Abu Imran ibn Yazid (إبراهيم بن يزيد; c. 666–714), commonly known as Ibrahim al-Nakha'i (إبراهيم النخعي), was an early Kufan jurist of the tabi'in. A pioneer of the use of ra'y and qiyas, al-Nakha'i influenced later Kufan jurists through his student Hammad ibn Abi Sulayman, including Abu Hanifa.

== Biography ==
Ibrahim al-Nakha'i was born in Kufa in c. 666, although there is some dispute on the exact year. He was of the Nakha, a branch of the Madhhaj tribe which had migrated to Kufa from Yemen following the Arab conquest of Mesopotamia, hence the nisba al-Nakha'i.
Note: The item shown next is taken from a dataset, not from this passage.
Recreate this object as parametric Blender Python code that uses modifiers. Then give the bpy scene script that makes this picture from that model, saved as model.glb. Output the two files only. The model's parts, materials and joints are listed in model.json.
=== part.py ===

His family was known for scholarly activity; his father was a hadith transmitter, his maternal uncle was Alqama ibn Qays and Aswad ibn Yazid was his maternal cousin.

Al-Nakha'i was affiliated with the students of Abd Allah ibn Mas'ud, a companion of Muhammad, which included his uncle Alqama who became his principal mentor of fiqh. He began travelling to the Hejaz from a young age, and in his youth performed the Hajj with Alqama and Aswad ibn Yazid, during which he attended a gathering of Aisha. While he met the companions of Muhammad, some of whom still lived in Kufa at the time of his death, he is not believed to have directly narrated hadith from them, and the isnad of those where he appears to do so are considered to be mursal.

Despite the tumult of the Second Fitna, al-Nakha'i continued teaching in Kufa. Mukhtar al-Thaqafi offered him an official post, which he declined. He had a strained relationship with the Umayyad authorities, openly criticising al-Hajjaj ibn Yusuf and supporting the revolt of Ibn al-Ash'ath, which at times forced him into hiding. Al-Hajjaj is said to have ordered the arrest of al-Nakha'i, who evaded apprehension. Upon hearing of al-Hajjaj's death, al-Nakha'i prostrated in thankfulness.

Teaching in the Great Mosque of Kufa, al-Nakha'i accepted Hammad ibn Abi Sulayman into his halaqa (study circle), who became his foremost student. Upon al-Nakha'i's death in 738, Hammad would become the leader of his halaqa.

== Jurisprudence ==
The fiqh of al-Nakha'i is characterised by the use of ra'y (independent reasoning), and as a result he is considered as one of the progenitors of the ahl al-ra'y. He developed and popularised the use of qiyas (analogical reasoning), which represented a systematic application of ra'y. Both prophetic hadith and athar from Muhammad's companions were considered by al-Nakha'i to be authoritative; the views of Ibn Mas'ud in particular formed the basis of his legal thought.

Al-Nakha'i was among the first Kufan jurists who was interested in the summative body of Islamic law rather than specific parts. Through qiyas, al-Nakha'i attempted to "deduce general propositions from the authoritative sources and then apply them to all relevant cases". Zafar Ishaq Ansari has argued that al-Nakha'i was motivated by a "conscious search for greater coherence and consistency" in the law, underpinned by a "notion that that the teachings of the Prophet were embodiments of general principles, rather than arbitrary fiats." However, due to the absence of an established legal tradition, al-Nakha'i fiqh was less technically developed and systematically consistent than that of the later Kufan jurists.

The origins of the Kufan jurists' tradition of formulating and answering hypothetical legal questions can be seen in the thought of al-Nakha'i. Some of the hypothesised scenarios were impossible, although he entertained these less frequently than later Kufans.

== Legacy ==
Al-Nakha'i greatly influenced later Kufan and Hanafi jurists, primarily through Hammad. Hammad's primary student, Abu Hanifa, often adduced al-Nakha'i as an authority but did not always agree with his views. Quotations of al-Nakha'i and narrations in whose isnad he is present feature prominently in the two separate works named al-Athar authored respectively by Abu Hanifa's disciples Abu Yusuf and Muhammad al-Shaybani. Al-Shafi'i describes al-Nakha'i and al-Sha'bi as the principal authorities of the Kufans. Ahmad ibn Hanbal negatively contrasts al-Nakha'i with Hasan al-Basri and Ata ibn Abi Rabah, but references al-Nakha'i 336 times in his musnad.